Name: nginx-healthcheck
Namespace: dev
Labels: <none>
Annotations: <none>
Selector: name=nginx-healthcheck
Type: NodePort
IP Family Policy: SingleStack
IP Families: IPv4
IP: 11.244.238.20
IPs: 11.244.238.20
Port: <unset> 80/TCP
TargetPort: 80/TCP
NodePort: <unset> 31795/TCP
Endpoints: 10.244.112.13:80
Session Affinity: None
External Traffic Policy: Cluster
Events: <none>
Same result we can get by checking information of Endpoints, which is only Pod is running.
kubectl get endpoints nginx-healthcheck
Output:
NAME ENDPOINTS AGE
nginx-healthcheck 10.244.112.13:80 6m5s
Fix readinessProbe Failure ¶
Let's re-create the index.html
file again in the Pod.
kubectl exec -it nginx-healthcheck-79fc55d944-jw887 -- bash
cd /usr/share/nginx/html/
cat > index.html << EOF
<!DOCTYPE html>
<html>
<head>
<title>Welcome to nginx!</title>
<style>
body {
width: 35em;
margin: 0 auto;
font-family: Tahoma, Verdana, Arial, sans-serif;
}
</style>
</head>
<body>
<h1>Welcome to nginx!</h1>
<p>If you see this page, the nginx web server is successfully installed and
working. Further configuration is required.</p>
<p>For online documentation and support please refer to
<a href="http://nginx.org/">nginx.org</a>.<br/>
Commercial support is available at
<a href="http://nginx.com/">nginx.com</a>.</p>
<p><em>Thank you for using nginx.</em></p>
</body>
</html>
EOF
exit
We now can see that two Pods are back to Endpoints to provide service now.

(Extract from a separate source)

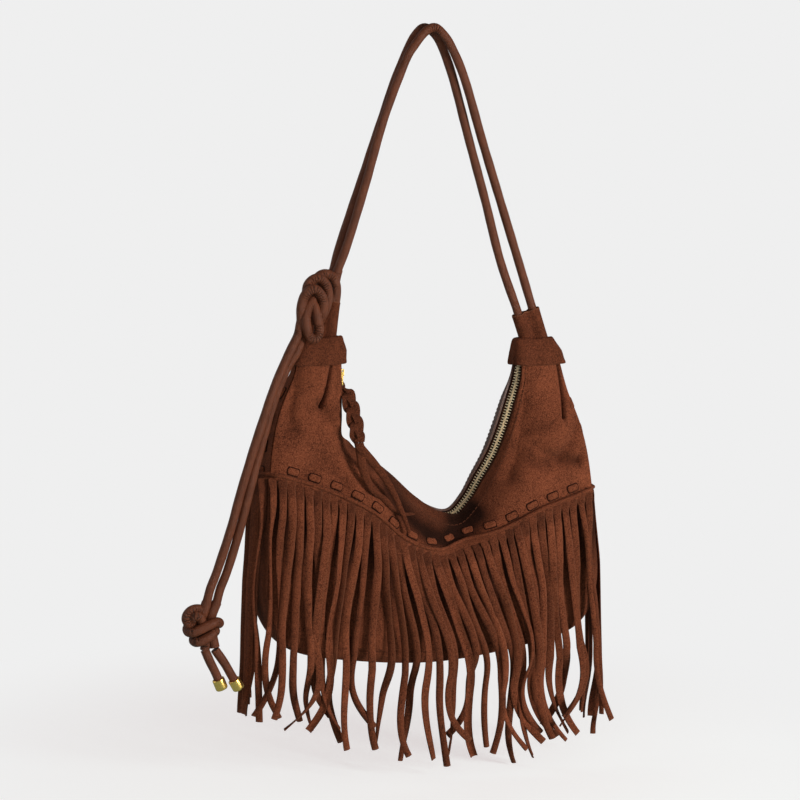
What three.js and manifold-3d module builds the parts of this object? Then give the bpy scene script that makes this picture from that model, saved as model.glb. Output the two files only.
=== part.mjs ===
// A slouching hobo bag of brown suede and smooth leather, hung by its doubled cord strap.
// Millimetres. +X to the bag's right as seen from the front, -Y to the front, +Z up.
// The origin is the underside of the strap at its highest point, where the bag hangs.
import * as THREE from 'three';
import { mergeVertices } from 'three/addons/utils/BufferGeometryUtils.js';
import Module from 'manifold-3d';

const wasm = await Module();
wasm.setup();

// Leather and the gaps at its seams
const SUEDE_THICK = 1.8;
const SMOOTH_THICK = 2.0;
const LACE_THICK = 1.1;
const TAPE_THICK = 0.7;
const SEAM_GAP = 0.4;

// Body outline, seen from the front
const MIDDLE_X = 2;
const BODY_HALF_WIDTH = 159.5;
const NECK_HALF_WIDTH = 18.5;
const BOTTOM_Z = -574;
const BOTTOM_RISE = 26;
const CORNER_INSET = 11;

// Body depth
const BODY_HALF_DEPTH = 34;
const FACE_SWELL = 5;
const BACK_RISE = 18;
const EDGE_FOLD = 14;
const EDGE_ROUNDING = 5;
const GUSSET_BULGE = 3;

// Ears: the gathered tops of the body. Each has a collar round it and a sleeve for the cord above.
const LEFT_EAR = { x: -104, topX: -99, neckZ: -287, sleeveTopZ: -240, lean: 6.8, sleeve: 42, spread: 44 };
const RIGHT_EAR = { x: 112, topX: 108, neckZ: -296, sleeveTopZ: -256.5, lean: -18.4, sleeve: 36, spread: 62 };
const COLLAR_HEIGHT = 25;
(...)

kubectl describe svc nginx-healthcheck
kubectl get endpoints nginx-healthcheck
Re-access Pod IP via curl
command and we can see both are back to normal status.
curl 10.244.102.14
curl 10.244.112.13
Verify the Pod status again.
kubectl describe pod nginx-healthcheck-79fc55d944-jw887
Conclusion:
- By delete the
index.html
file, the Pod is in unhealth status and is removed from endpoint list. - One one health Pod can provide normal service.
Clean up
kubectl delete service nginx-healthcheck
kubectl delete deployment nginx-healthcheck
Simulate livenessProbe Failure ¶
Re-create Deployment nginx-healthcheck
and Service nginx-healthcheck
.
Deployment:
NAME READY UP-TO-DATE AVAILABLE AGE
nginx-healthcheck 0/2 2 0 7s
Pods:
NAME READY STATUS RESTARTS AGE
nginx-healthcheck-79fc55d944-lknp9 1/1 Running 0 96s
nginx-healthcheck-79fc55d944-wntmg 1/1 Running 0 96s
Change nginx default listening port from 80
to 90
to simulate livenessProbe Failure. livenessProbe check the live status via port 80
.
kubectl exec -it nginx-healthcheck-79fc55d944-lknp9 -- bash
root@nginx-healthcheck-79fc55d944-lknp9:/# cd /etc/nginx/conf.d
root@nginx-healthcheck-79fc55d944-lknp9:/etc/nginx/conf.d# sed -i 's/80/90/g' default.conf
root@nginx-healthcheck-79fc55d944-lknp9:/etc/nginx/conf.d# nginx -s reload
2022/07/24 12:59:45 [notice] 79#79: signal process started
The Pod runs into failure.
kubectl describe pod nginx-healthcheck-79fc55d944-lknp9
We can see livenessProbe
failed error event message.
Events:
Type Reason Age From Message
---- ------ ---- ---- -------
Normal Scheduled 17m default-scheduler Successfully assigned dev/nginx-healthcheck-79fc55d944-lknp9 to cka003
Normal Pulled 2m47s (x2 over 17m) kubelet Container image "nginx:latest" already present on machine
Normal Created 2m47s (x2 over 17m) kubelet Created container nginx-healthcheck
Normal Started 2m47s (x2 over 17m) kubelet Started container nginx-healthcheck
Warning Unhealthy 2m47s (x4 over 2m57s) kubelet Readiness probe failed: Get "http://10.244.102.46:80/": dial tcp 10.244.102.46:80: connect: connection refused
Warning Unhealthy 2m47s (x3 over 2m57s) kubelet Liveness probe failed: dial tcp 10.244.102.46:80: connect: connection refused
Normal Killing 2m47s kubelet Container nginx-healthcheck failed liveness probe, will be restarted
Once failure detected by livenessProbe
, the container will restarted again automatically. The default.conf
we modified will be replaced by default file and the container status is up and normal.